On Mon, 2015-10-26 at 15:18 -0700, Manolis wrote:
> On Friday, October 23, 2015 at 7:55:43 PM UTC-4, Dan Kortschak wrote:
> > The issue here is that not all features have an orientation.
> >
> That's not entirely true.
> For BED the ones that don't have it (BED3-BED5) can return NotOriented.
> That't perfectly legit.
> As for the GFF.Feature, this one should have it and return the strand.
For the classes of features that exist in featio, you are right, but
features are more general than that.
> > In all cases where you are reading from a stream, you must know the
> > format of the stream and therefore you must know the underlying type. My
> > pattern is to call `f := sc.Feature().(T)` at the first line of the
> > scanner loop. I don't think this is cognitively or mechanically costly.
> >
>
> That's not always true. Sometimes you don't know the format of the stream a
> priori.
> func DoSth (r featio.Reader) {} does not know the underlying type of r.

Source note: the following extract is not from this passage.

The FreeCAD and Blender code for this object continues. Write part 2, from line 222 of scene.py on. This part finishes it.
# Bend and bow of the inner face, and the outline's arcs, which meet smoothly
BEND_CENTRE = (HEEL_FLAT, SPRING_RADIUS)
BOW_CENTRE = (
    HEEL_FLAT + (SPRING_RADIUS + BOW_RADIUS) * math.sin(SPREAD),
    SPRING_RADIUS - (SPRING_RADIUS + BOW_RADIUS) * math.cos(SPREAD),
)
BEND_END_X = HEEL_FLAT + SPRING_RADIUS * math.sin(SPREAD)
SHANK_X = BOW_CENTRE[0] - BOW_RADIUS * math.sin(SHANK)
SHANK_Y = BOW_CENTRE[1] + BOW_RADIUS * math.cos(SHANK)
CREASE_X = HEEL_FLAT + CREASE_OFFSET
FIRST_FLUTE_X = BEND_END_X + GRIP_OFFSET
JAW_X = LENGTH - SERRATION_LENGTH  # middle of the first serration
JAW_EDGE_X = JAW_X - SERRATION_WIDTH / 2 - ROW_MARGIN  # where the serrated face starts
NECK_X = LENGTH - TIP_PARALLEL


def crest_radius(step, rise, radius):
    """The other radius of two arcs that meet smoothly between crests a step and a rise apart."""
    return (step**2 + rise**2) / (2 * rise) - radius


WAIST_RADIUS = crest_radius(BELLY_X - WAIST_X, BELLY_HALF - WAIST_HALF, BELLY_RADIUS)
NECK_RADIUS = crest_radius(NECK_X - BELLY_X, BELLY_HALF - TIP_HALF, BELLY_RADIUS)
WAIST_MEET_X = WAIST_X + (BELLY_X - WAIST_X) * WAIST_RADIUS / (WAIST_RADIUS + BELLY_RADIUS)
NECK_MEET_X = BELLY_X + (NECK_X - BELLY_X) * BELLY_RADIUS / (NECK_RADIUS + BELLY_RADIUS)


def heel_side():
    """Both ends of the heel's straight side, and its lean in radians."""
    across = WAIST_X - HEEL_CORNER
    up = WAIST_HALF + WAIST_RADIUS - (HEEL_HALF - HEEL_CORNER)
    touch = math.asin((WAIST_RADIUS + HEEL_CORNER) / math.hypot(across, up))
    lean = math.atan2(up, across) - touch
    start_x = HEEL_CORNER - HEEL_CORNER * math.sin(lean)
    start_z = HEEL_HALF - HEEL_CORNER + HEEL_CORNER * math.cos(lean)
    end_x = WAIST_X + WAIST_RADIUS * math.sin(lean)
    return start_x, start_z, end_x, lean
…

In this case you don't know that the feature stream that you have holds
the data that you need for the analysis. feat.Feature is the lowest
common denominator.
If you are in a position to not require some of the data elements of a
feature, then you can make a feat.Feature implementation that implements
additional methods to conditionally return the wrapped feat.Feature
obtained from the Scanner. Alternatively a filter func that does the
same thing can be used. I do these - usually the latter unless I need
the type to match an interface.
> I actually believe that it will increase genericity. You will have parsers
> that work as tokenizers/scanners and can even be used directly without
> having to dive into the rest of biogo. You will still have types that
> satisfy the featio.Reader interface (all you have to do is just embed the
> parser types and create the appropriate signature for the Read method).

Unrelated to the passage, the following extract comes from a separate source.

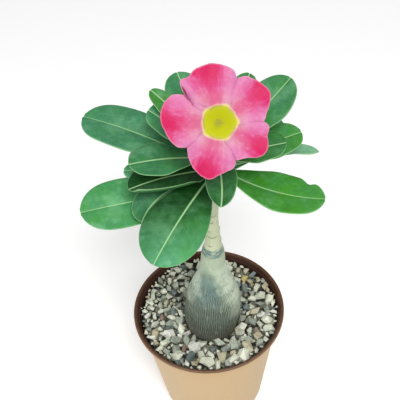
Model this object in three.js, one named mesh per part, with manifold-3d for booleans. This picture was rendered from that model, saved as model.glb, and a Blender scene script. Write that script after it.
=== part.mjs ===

> For backwards compatibility you are absolutely right it will break stuff
> that access the concrete types.
It doesn't just break that. It breaks anything that previously
implemented feat.Feature and doesn't return the orientation.
Part of the reason behind the absence of Orientation is the biogical
distinction between orientation (the general concept) and strand (the
nucleic acid-specific concept which is isomorphic). In hindsight, this
is probably unfortunate - maybe sequences should have had orientation
rather than strand. But it is what it is now. It's unreasonable to have
both Orientation and Strand on a seq.Sequence. I am involved in
designing APIs with two methods that return essentially the same thing
(we are still working through this - but that case is far more
conceptually complicated than here), and it's not something I want to
add to seqquences and features.
This is how I would do that if I found that it was happening a lot.
type orientedFeature interface {
feat.Feature
feat.Oriented
}
type oriented struct { feat.Feature }
func (f oriented) Orientation() feat.Orientation { return feat.NotOriented }
func asOriented(f feat.Feature) orientedFeature {
if f, ok := f.(orientedFeature); ok {
return f
}
return oriented{f}
}
func printMatchingBedFeats(file string, orientedFeats []OrientedFeature) {
fileReader, _ := os.Open(file)
r, _ := bed.NewReader(fileReader, guessBedType(file))
for {
f, err := r.Read()
if err != nil {
// handle error
}
if matchFound(orientedFeats, oriented(f)) {
fmt.Print(f)
}
}
}
> Also a maybe not so irrelevant point from my admittedly small experience
> with Go. As a best practice, I avoid returning interfaces from functions or
> at least return the widest possible interface. On the other hand, I use the
> narrowest possible interface to define input requirements for a function.
Rather than using o() and O(), I'd advise you use 𝛺() for your method
set complexity. When it's internal, this is generally fairly easy to
define.